A trust protector has significant power over trust administration. They may have the authority to remove and replace trustees, add or remove beneficiaries, and modify the trust, among other powers. When critical matters hinge on one party, it’s important to consider how a trust protector will be replaced if and when the time comes.
Since trust protectors may be given varying degrees of power over trust administration—including representing the trust in litigation, changing trust situs and governing law, veto power over investment decisions, and terminating the trust—the factors below can help to guide the design of trust protector successor plans:
- Time. Many trusts, such as dynasty trusts, are intended to be in effect for multiple generations. Over a long period of time, the party serving as trust protector will likely eventually change. The timeline of the trust can help to guide how the trust protector will be replaced. For instance, if the grantor is still alive, trust terms might provide the grantor the power to remove or replace a trust protector. When creating a trust, ask an attorney about successor provisions for trust protectors that would be in effect following the grantor’s death.
- Relocation. The trust protector may move to another jurisdiction during the life of the trust, which could prohibit them from monitoring trustee actions or trust distribution matters.
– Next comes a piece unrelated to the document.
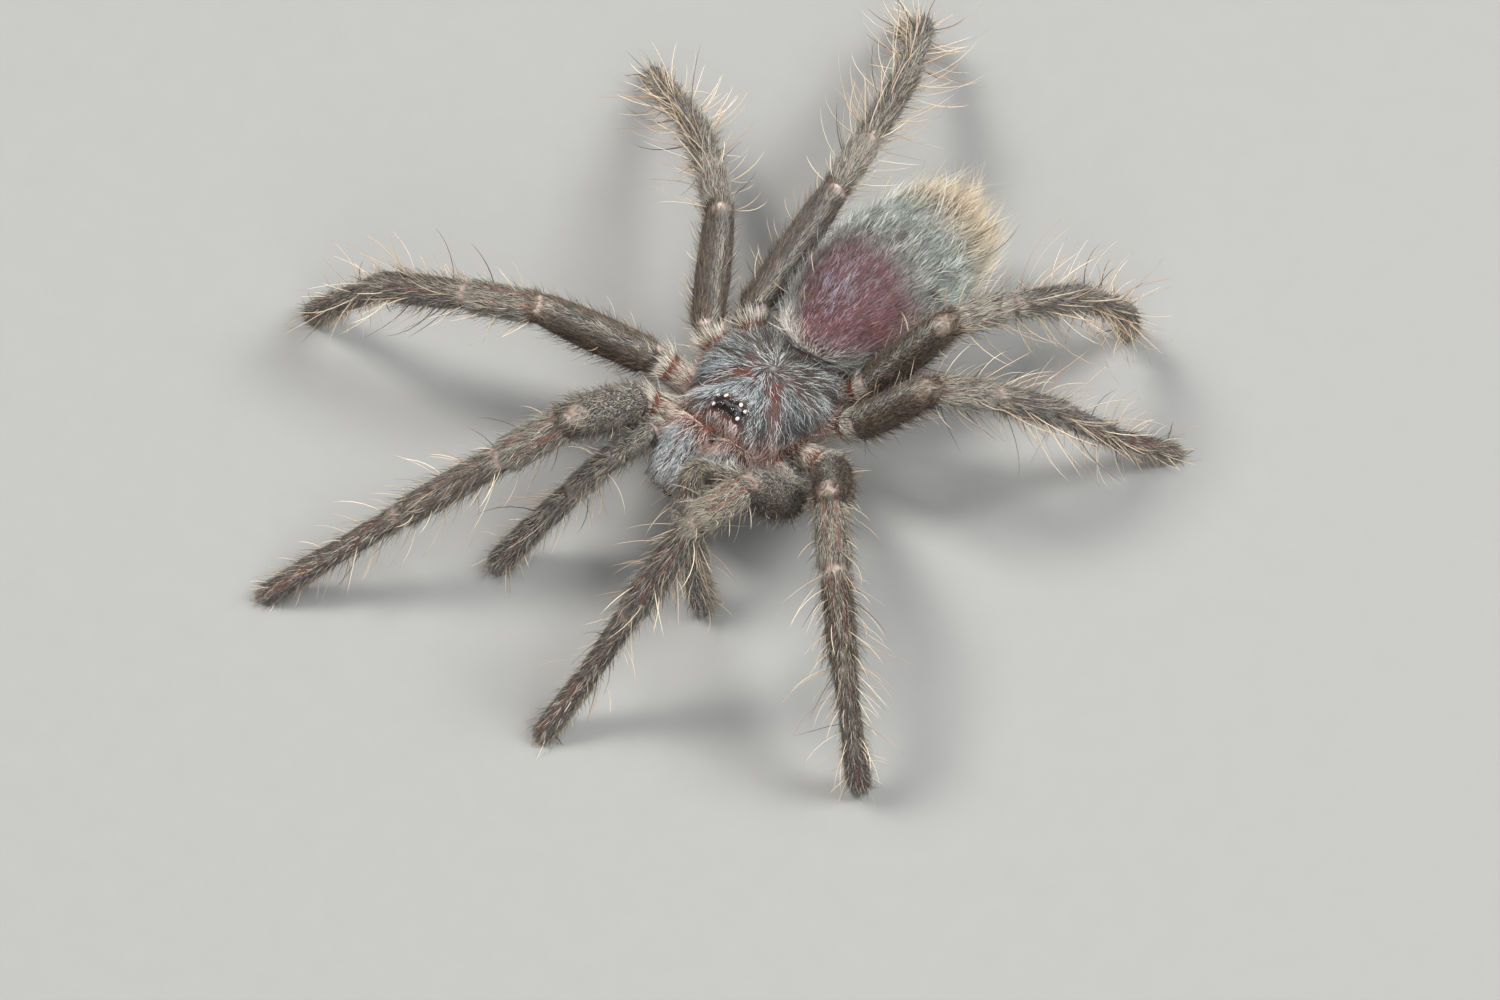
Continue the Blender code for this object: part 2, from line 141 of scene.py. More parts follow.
# --- Measuring the frame --------------------------------------------------------------------------
@dataclass
class Solid:
    """A CAD node's corners and edges, with coinciding corners merged."""

    node: str
    points: np.ndarray = field(init=False)
    edges: np.ndarray = field(init=False)

    def __post_init__(self) -> None:
        """Read the node's mesh."""
        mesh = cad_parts[self.node].data
        places = np.round(read(mesh.vertices, "co", np.float32, 3).astype(float) / MM, 4)
        self.points, index = np.unique(places, axis=0, return_inverse=True)
        self.edges = index.ravel()[read(mesh.edges, "vertices", np.int32, 2)]

    def gaps(self, other: "Solid") -> np.ndarray:
        """The distance from each of this solid's corners to the nearest corner of another."""
        return np.linalg.norm(self.points[:, None, :] - other.points[None, :, :], axis=2).min(axis=1)

    def rings(self, order: np.ndarray, count: int) -> list[np.ndarray]:
        """Walk a tube-like solid ring by ring: each next ring is what the last one's edges reach anew.

        Args:
            order: a value for each corner, lowest at the starting end.
            count: corners in the first ring.

        Returns:
            The points of each ring in order.
        """
        seen, found = np.zeros(len(order), dtype=bool), []
        seen[np.argsort(order)[:count]] = True
        ring = seen.copy()
        while ring.any():
            found.append(self.points[ring])
            reached = np.zeros_like(seen)
            reached[self.edges[ring[self.edges[:, 0]], 1]] = True
            reached[self.edges[ring[self.edges[:, 1]], 0]] = True
            ring = reached & ~seen
            seen |= ring
        return found

    def spans(self, axes: np.ndarray) -> tuple[np.ndarray, np.ndarray]:
        """The middle and the half sizes of the solid along three directions given as rows.

        Args:
            axes: the directions.

        Returns:
            The middle as a place, and the half sizes.
        """
        reach = self.points @ axes.T
        low, high = reach.min(axis=0), reach.max(axis=0)
        return ((low + high) / 2.0) @ axes, (high - low) / 2.0


def ring_radius(ring: np.ndarray) -> float:
    """The mean distance of a ring's points from their middle."""
    return float(np.linalg.norm(ring - ring.mean(axis=0), axis=1).mean())


# --- The body's forms -----------------------------------------------------------------------------
class Segment(Enum):
    """The segments of a leg or palp, from the body outwards."""

    COXA = 0
    TROCHANTER = 1
    FEMUR = 2
    PATELLA = 3
    TIBIA = 4
    METATARSUS = 5
    TARSUS = 6


@dataclass
class Where:
    """Where places lie on a form, one row for each place."""

    share: np.ndarray       # 0 to 1 along the form, or along the segment of a limb
    along: np.ndarray       # millimetres along the whole form
    around: np.ndarray      # angle from the top of the form, positive on its second side
    lie: np.ndarray         # direction that hair points in
    unwrapped: np.ndarray   # 0 to 1 along and 0 to 1 around
    segment: np.ndarray | int = 0       # number of a limb's segment
    to_end: np.ndarray | float = 0.0    # millimetres to that segment's far end


@dataclass
class Form:
    """One named shape that the skin is fused from."""

    name: str
    nodes: list[str]

    def surfaces(self) -> list[np.ndarray]:
        """Grids of points (stations, sides, 3) of the closed surfaces to fuse."""
        raise NotImplementedError

    def distance(self, points: np.ndarray) -> np.ndarray:
        """Rough distance of each place outside the form, negative inside it."""
        raise NotImplementedError

    def where(self, points: np.ndarray) -> Where:
        """Where each place lies on the form."""
        raise NotImplementedError


def tube(centre: np.ndarray, along: np.ndarray, top: np.ndarray, half: np.ndarray, sides: int) -> np.ndarray:
    """A tube's surface: middle + top * height * cos(angle) + side * width * sin(angle).

    Args:
        centre: middle of each station.
        along: direction of the tube, one for all stations or one for each.
        top: direction of its top, likewise.
        half: half width and half height at each station, or one radius for both.
        sides: points round each station.

    Returns:
        An array of shape (stations, sides, 3).
    """
    along, top = np.broadcast_to(along, centre.shape), np.broadcast_to(top, centre.shape)
    half, angles = np.broadcast_to(half, (len(centre), 2)), np.arange(sides) * (TURN / sides)
    side = unit(np.cross(along, top))
    top = unit(np.cross(side, along))
    spoke = (top[:, None, :] * (half[:, 1:, None] * np.cos(angles)[None, :, None])
             + side[:, None, :] * (half[:, :1, None] * np.sin(angles)[None, :, None]))
    return centre[:, None, :] + spoke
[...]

Trust protectors can easily act remotely in some trusts, but consider trusts with complicated assets or unique concerns that might necessitate having a trust protector located in the same jurisdiction in which the trust is being administered.
- Successor protector provisions. Existing trusts may already contain provisions for implementing a successor trust protector; however, some issues might surface that aren’t contemplated by existing provisions. Depending how the successor provisions were drafted, if the terms are ambiguous or in some way lack clarity for proper interpretation, they could be void. Some trusts lack these terms altogether, which generally requires court action. (Since grantors often include trust protectors to limit or prevent the costs and delays of court, overlooking successor trust protector provisions could defeat the grantor’s intention.) When creating a new trust or adding successor provisions to an existing trust, it’s imperative to be as specific as possible.
As with choosing a trust protector, best practice in selecting a successor trustee promotes selection of an individual or entity with no familial relation, either biological or through marriage. The appointed party should either have experience in legal and financial matters or be willing to seek and follow professional guidance. Standard practice exempts the grantor, beneficiaries, or any party who contributed to the trust from serving as trust protector.